— START OF DATA —
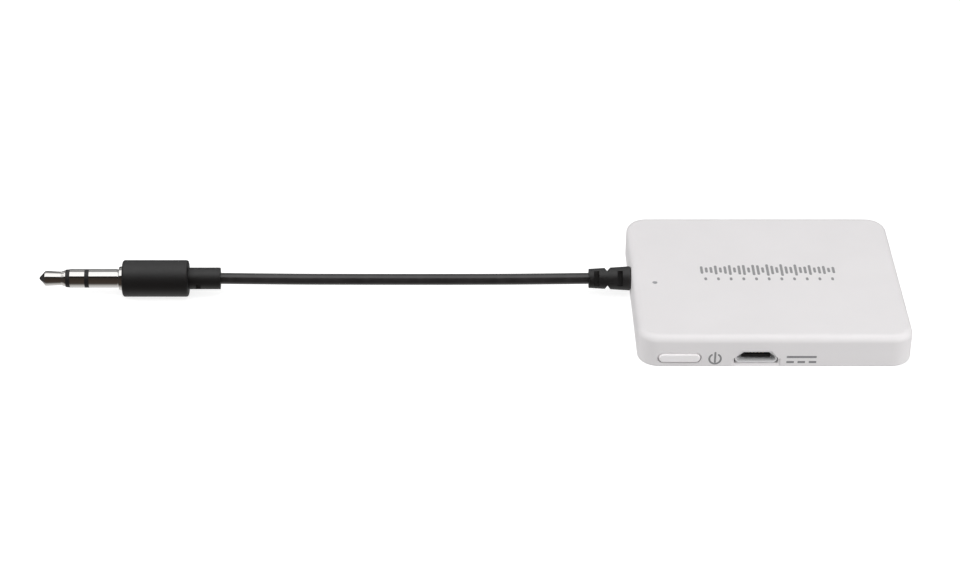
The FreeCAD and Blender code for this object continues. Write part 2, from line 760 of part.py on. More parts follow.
def make_plug_housing():
    body = plug_part(
        "plug_housing",
        [
            ("0", "2.6"),
            ("0", "housing_radius"),
            ("-housing_length", "housing_radius"),
            ("-housing_length", "neck_radius"),
            ("-housing_length - neck_length", "neck_radius"),
            ("-housing_length - neck_length", "cable_radius + 0.01"),
            ("-9.05", "cable_radius + 0.01"),
            ("-9.05", "2.6"),
        ],
    )
    ends = (level("X", "0"), level("X", "housing_length"))

    def rim(edge):
        return any(test(edge) for test in ends) and edge.BoundBox.ZMax > number("housing_radius") - 0.01

    dress(body, "Fillet", "rims", "0.45", rim)
    # one slot low on each side of the neck
    slot = rectangle("housing_length + 1.4", "housing_length + 2.3", "-2.3", "-0.1")
    cut_away(body, "front_slot", "Y", "-3", "-slot_floor", slot)
    cut_away(body, "back_slot", "Y", "slot_floor", "3", slot)
    return body


# ---- circuit board -----------------------------------------------------------------------------------

BOARD_TOP = "board_low + board_thick"


def make_main_board():
    body = new_body("main_board")
    outline = rectangle("-board_width / 2", "board_width / 2", "board_front", "board_back")
    extrude(body, "board", "Z", "board_low", BOARD_TOP, outline)
    front = level("Y", "board_front")
    dress(body, "Fillet", "front_corners", "board_corner", lambda edge: upright(edge) and front(edge))
    holes = [("circle", f"{side}pin_x", "pin_y", "pin_radius + 0.1") for side in ("", "-")]
    cut_away(body, "pin_holes", "Z", "board_low - 1", f"{BOARD_TOP} + 1", *holes)
    return body


def chip(name, x, y, width, depth, height, legs=0, below=False):
    """A chip on the board, with a row of legs along its front and back edges."""
    body = new_body(name, x=x, y=y, z="board_low" if below else BOARD_TOP)
    low, high = (f"-({height})", "-0.05") if below else ("0.05", height)
    case = rectangle(f"-({width}) / 2", f"({width}) / 2", f"-({depth}) / 2", f"({depth}) / 2")
    extrude(body, "case", "Z", low, high, case)
    if legs:
        pitch = number(width) / legs
        feet = []
        for i in range(legs):
            x_foot = (i - (legs - 1) / 2) * pitch
            for side in (-1, 1):
                y_foot = side * (number(depth) / 2 + 0.25)
                feet.append(
                    rectangle(
                        f"{x_foot - pitch * 0.22:.4f}",
                        f"{x_foot + pitch * 0.22:.4f}",
                        f"{y_foot - 0.45:.4f}",
                        f"{y_foot + 0.45:.4f}",
                    )
                )
        ends = ("-0.35", "0") if below else ("0", "0.35")
        extrude(body, "legs", "Z", *ends, *feet)
    return body


def parts_on_board(name, places, width, depth, height, below=False):
    """Equal small parts on the board, one solid each, as one group."""
    z = f"board_low - ({height})" if below else BOARD_TOP
    boxes = [block(f"{name}_{i}", x, y, z, width, depth, height) for i, (x, y) in enumerate(places)]
    return group(name, boxes)


def make_components():
    chip("bluetooth_chip", "4.5", "-9.8", "6.5", "6.5", "0.9", legs=8)
    chip("flash_memory", "4.5", "-16.4", "4.9", "3.6", "1.2", legs=4)
    chip("audio_codec", "-7.5", "-8.4", "4.2", "4.2", "0.8", legs=6)
    chip("charger_chip", "7.5", "-15.2", "2.9", "1.5", "1.1", legs=3, below=True)
    chip("voltage_regulator", "7.5", "-10.4", "2.9", "1.5", "1.1", legs=2, below=True)
    chip("crystal", "11.4", "-9.8", "3.2", "2.5", "0.8")
    chip("chip_antenna", "17.5", "-17.2", "7.0", "2.0", "1.0")
    chip("power_inductor", "-1.8", "-4.6", "3.0", "3.0", "1.2")
    chip("status_led", "light_x", "light_y", "1.6", "0.8", "0.6")
    audio = [("-13.4", "-7.0"), ("-13.4", "-10.0")]
    parts_on_board("output_capacitors", audio, "3.2", "1.6", "1.2")
    ceramic = [(str(x), str(y)) for x in (-4.6, -1.6, 14.6) for y in (-14.8, -13.2, -11.6, -10.0)]
    parts_on_board("ceramic_capacitors", ceramic, "1.0", "0.5", "0.5")
    resistors = [(str(x), "-5.0") for x in (2.6, 4.2, 5.8, 7.4, 9.0)]
    resistors += [(str(x), "-16.8") for x in (-14.0, -12.4, -10.8, -9.2, -7.6)]
    parts_on_board("chip_resistors", resistors, "1.0", "0.5", "0.35")


# ---- charging socket ---------------------------------------------------------------------------------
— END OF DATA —
• **AIM OF THE TASK**: Without changing a word, restate the whole listing.

• **RESULT OF THE TASK**:
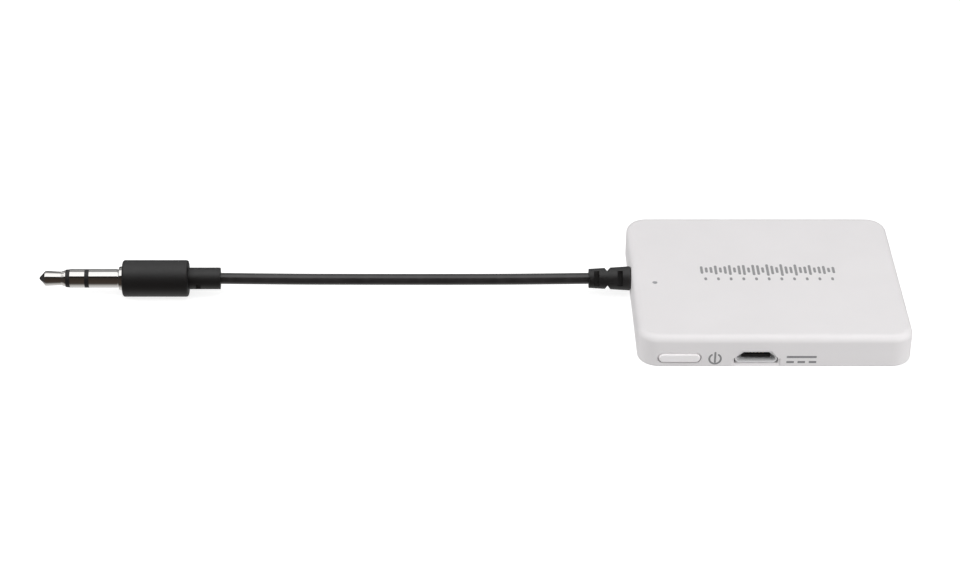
The FreeCAD and Blender code for this object continues. Write part 2, from line 760 of part.py on. More parts follow.
def make_plug_housing():
    body = plug_part(
        "plug_housing",
        [
            ("0", "2.6"),
            ("0", "housing_radius"),
            ("-housing_length", "housing_radius"),
            ("-housing_length", "neck_radius"),
            ("-housing_length - neck_length", "neck_radius"),
            ("-housing_length - neck_length", "cable_radius + 0.01"),
            ("-9.05", "cable_radius + 0.01"),
            ("-9.05", "2.6"),
        ],
    )
    ends = (level("X", "0"), level("X", "housing_length"))

    def rim(edge):
        return any(test(edge) for test in ends) and edge.BoundBox.ZMax > number("housing_radius") - 0.01

    dress(body, "Fillet", "rims", "0.45", rim)
    # one slot low on each side of the neck
    slot = rectangle("housing_length + 1.4", "housing_length + 2.3", "-2.3", "-0.1")
    cut_away(body, "front_slot", "Y", "-3", "-slot_floor", slot)
    cut_away(body, "back_slot", "Y", "slot_floor", "3", slot)
    return body


# ---- circuit board -----------------------------------------------------------------------------------

BOARD_TOP = "board_low + board_thick"


def make_main_board():
    body = new_body("main_board")
    outline = rectangle("-board_width / 2", "board_width / 2", "board_front", "board_back")
    extrude(body, "board", "Z", "board_low", BOARD_TOP, outline)
    front = level("Y", "board_front")
    dress(body, "Fillet", "front_corners", "board_corner", lambda edge: upright(edge) and front(edge))
    holes = [("circle", f"{side}pin_x", "pin_y", "pin_radius + 0.1") for side in ("", "-")]
    cut_away(body, "pin_holes", "Z", "board_low - 1", f"{BOARD_TOP} + 1", *holes)
    return body


def chip(name, x, y, width, depth, height, legs=0, below=False):
    """A chip on the board, with a row of legs along its front and back edges."""
    body = new_body(name, x=x, y=y, z="board_low" if below else BOARD_TOP)
    low, high = (f"-({height})", "-0.05") if below else ("0.05", height)
    case = rectangle(f"-({width}) / 2", f"({width}) / 2", f"-({depth}) / 2", f"({depth}) / 2")
    extrude(body, "case", "Z", low, high, case)
    if legs:
        pitch = number(width) / legs
        feet = []
        for i in range(legs):
            x_foot = (i - (legs - 1) / 2) * pitch
            for side in (-1, 1):
                y_foot = side * (number(depth) / 2 + 0.25)
                feet.append(
                    rectangle(
                        f"{x_foot - pitch * 0.22:.4f}",
                        f"{x_foot + pitch * 0.22:.4f}",
                        f"{y_foot - 0.45:.4f}",
                        f"{y_foot + 0.45:.4f}",
                    )
                )
        ends = ("-0.35", "0") if below else ("0", "0.35")
        extrude(body, "legs", "Z", *ends, *feet)
    return body


def parts_on_board(name, places, width, depth, height, below=False):
    """Equal small parts on the board, one solid each, as one group."""
    z = f"board_low - ({height})" if below else BOARD_TOP
    boxes = [block(f"{name}_{i}", x, y, z, width, depth, height) for i, (x, y) in enumerate(places)]
    return group(name, boxes)


def make_components():
    chip("bluetooth_chip", "4.5", "-9.8", "6.5", "6.5", "0.9", legs=8)
    chip("flash_memory", "4.5", "-16.4", "4.9", "3.6", "1.2", legs=4)
    chip("audio_codec", "-7.5", "-8.4", "4.2", "4.2", "0.8", legs=6)
    chip("charger_chip", "7.5", "-15.2", "2.9", "1.5", "1.1", legs=3, below=True)
    chip("voltage_regulator", "7.5", "-10.4", "2.9", "1.5", "1.1", legs=2, below=True)
    chip("crystal", "11.4", "-9.8", "3.2", "2.5", "0.8")
    chip("chip_antenna", "17.5", "-17.2", "7.0", "2.0", "1.0")
    chip("power_inductor", "-1.8", "-4.6", "3.0", "3.0", "1.2")
    chip("status_led", "light_x", "light_y", "1.6", "0.8", "0.6")
    audio = [("-13.4", "-7.0"), ("-13.4", "-10.0")]
    parts_on_board("output_capacitors", audio, "3.2", "1.6", "1.2")
    ceramic = [(str(x), str(y)) for x in (-4.6, -1.6, 14.6) for y in (-14.8, -13.2, -11.6, -10.0)]
    parts_on_board("ceramic_capacitors", ceramic, "1.0", "0.5", "0.5")
    resistors = [(str(x), "-5.0") for x in (2.6, 4.2, 5.8, 7.4, 9.0)]
    resistors += [(str(x), "-16.8") for x in (-14.0, -12.4, -10.8, -9.2, -7.6)]
    parts_on_board("chip_resistors", resistors, "1.0", "0.5", "0.35")


# ---- charging socket ---------------------------------------------------------------------------------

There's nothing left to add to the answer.